TASK DIRECTIONS:
Beginning with the first line of the data below, reproduce every line unchanged, ending with the line that holds "const collarGrooveDepth = 3.5;".

______________________________

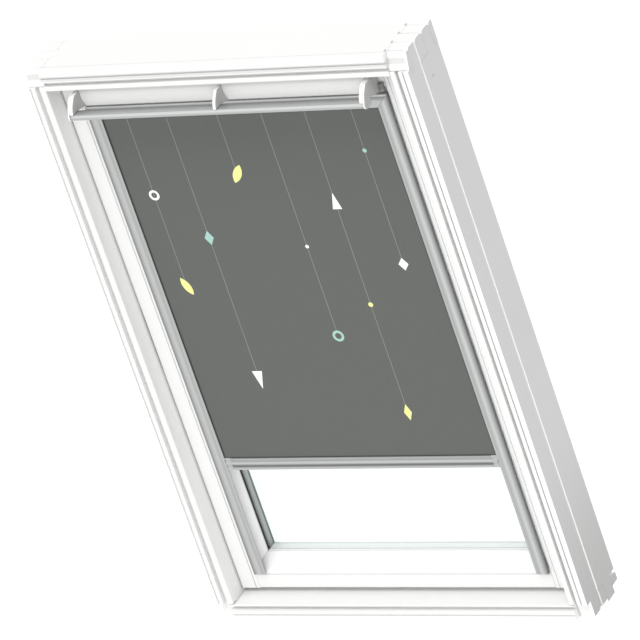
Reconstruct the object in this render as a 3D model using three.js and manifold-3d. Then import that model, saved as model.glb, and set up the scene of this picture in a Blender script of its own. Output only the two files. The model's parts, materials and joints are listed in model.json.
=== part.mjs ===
// Centre-pivot roof window with a fitted blackout roller blind, mostly drawn down.
// Millimetres, +Z up. The origin is the middle of the sill's underside: X runs along the
// width, Y through the depth from the room (-Y) to the weather (+Y).
// Inside this file every depth is measured from the room face of the frame.
import * as THREE from "three";
import { mergeVertices } from "three/addons/utils/BufferGeometryUtils.js";
import Module from "manifold-3d";

const wasm = await Module();
wasm.setup();

// Driving sizes of the window
const frameWidth = 780;
const frameHeight = 1178;
const frameDepth = 120;
const memberFace = 39; // a side member, across the face
const headMouldingDrop = 4.5; // the head is that much wider, and its moulding that much lower
const sillFace = 31;
const sashGapSide = 2.5;
const sashGapTop = 3.5;
const sashGapBottom = 10;
const sashSetback = 44; // room face of the frame to room face of the sash
const sashDepth = 60;
const seatGap = 0.3; // between pieces that touch
const cutOverrun = 5;

// Frame moulding, measured inwards from the outer edge
const stripWidth = 9.5;
const quirkWidth = 3.2;
const quirkDepth = 2.2;
const bandRecess = 0.8;
const liningGrooveAt = 20;
const liningGrooveWidth = 8.5;
const liningGrooveDepth = 10;
const nosingRecess = 3;
const nosingRadius = 2.5;
const arrisRadius = 1.5;
const jointLineWidth = 0.8;
const jointLineDepth = 0.6;
const collarGrooveAt = 44.5;
const collarGrooveWidth = 5;
const collarGrooveDepth = 3.5;

// Comb joints at the corners of the frame
const cornerNotchDepth = 14.5;
const headNotchHeight = 34.5;
const cornerFaceFoot = 6.4; // the head's end faces slope back from here to the notch's depth
const cornerFaceDrop = 4;
const footNotchHeight = 33;
const footNotchInset = 7.5; // how far the sill's moulding runs past the opening
const combStart = 20;
const footCombShift = 7.9;
const combPitch = 28.8;
const combFingers = 2;
const combRound = 7;
const combChamfer = 4.5;
const footFingerProud = 6.5;
const footRebateDepth = 21.2;
const footRebateRise = 8;
const weatherFallStart = 92;
const weatherFall = 8;

// Sash section, measured inwards from its outer edge
const sashFaceWidth = 38.5;
const sashSightWidth = 63.5;
const sashBevelDepth = 26;
const sashArris = 2.5;
const sashLip = 3.6;
const glassSeatAt = 47.5;
const sashQuirkAt = 29.8;
const sashQuirkWidth = 1.3;
const sashQuirkDepth = 1.5;

// Glass unit
const paneThickness = 4;
const cavity = 16;
const paneEdgeGap = 2;
const gasketThickness = 1.4;
const gasketBead = 2.2;
const gasketBeadRise = 2.4;
const spacerWidth = 8;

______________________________

RESULT FOR THIS EXERCISE:
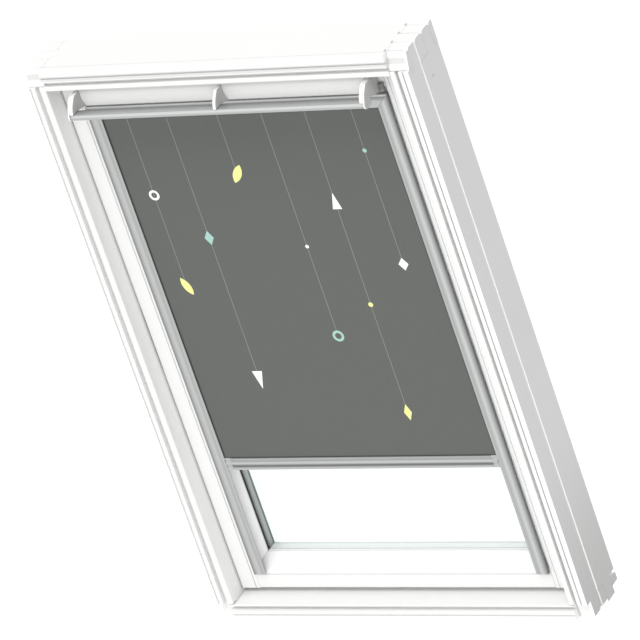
Reconstruct the object in this render as a 3D model using three.js and manifold-3d. Then import that model, saved as model.glb, and set up the scene of this picture in a Blender script of its own. Output only the two files. The model's parts, materials and joints are listed in model.json.
=== part.mjs ===
// Centre-pivot roof window with a fitted blackout roller blind, mostly drawn down.
// Millimetres, +Z up. The origin is the middle of the sill's underside: X runs along the
// width, Y through the depth from the room (-Y) to the weather (+Y).
// Inside this file every depth is measured from the room face of the frame.
import * as THREE from "three";
import { mergeVertices } from "three/addons/utils/BufferGeometryUtils.js";
import Module from "manifold-3d";

const wasm = await Module();
wasm.setup();

// Driving sizes of the window
const frameWidth = 780;
const frameHeight = 1178;
const frameDepth = 120;
const memberFace = 39; // a side member, across the face
const headMouldingDrop = 4.5; // the head is that much wider, and its moulding that much lower
const sillFace = 31;
const sashGapSide = 2.5;
const sashGapTop = 3.5;
const sashGapBottom = 10;
const sashSetback = 44; // room face of the frame to room face of the sash
const sashDepth = 60;
const seatGap = 0.3; // between pieces that touch
const cutOverrun = 5;

// Frame moulding, measured inwards from the outer edge
const stripWidth = 9.5;
const quirkWidth = 3.2;
const quirkDepth = 2.2;
const bandRecess = 0.8;
const liningGrooveAt = 20;
const liningGrooveWidth = 8.5;
const liningGrooveDepth = 10;
const nosingRecess = 3;
const nosingRadius = 2.5;
const arrisRadius = 1.5;
const jointLineWidth = 0.8;
const jointLineDepth = 0.6;
const collarGrooveAt = 44.5;
const collarGrooveWidth = 5;
const collarGrooveDepth = 3.5;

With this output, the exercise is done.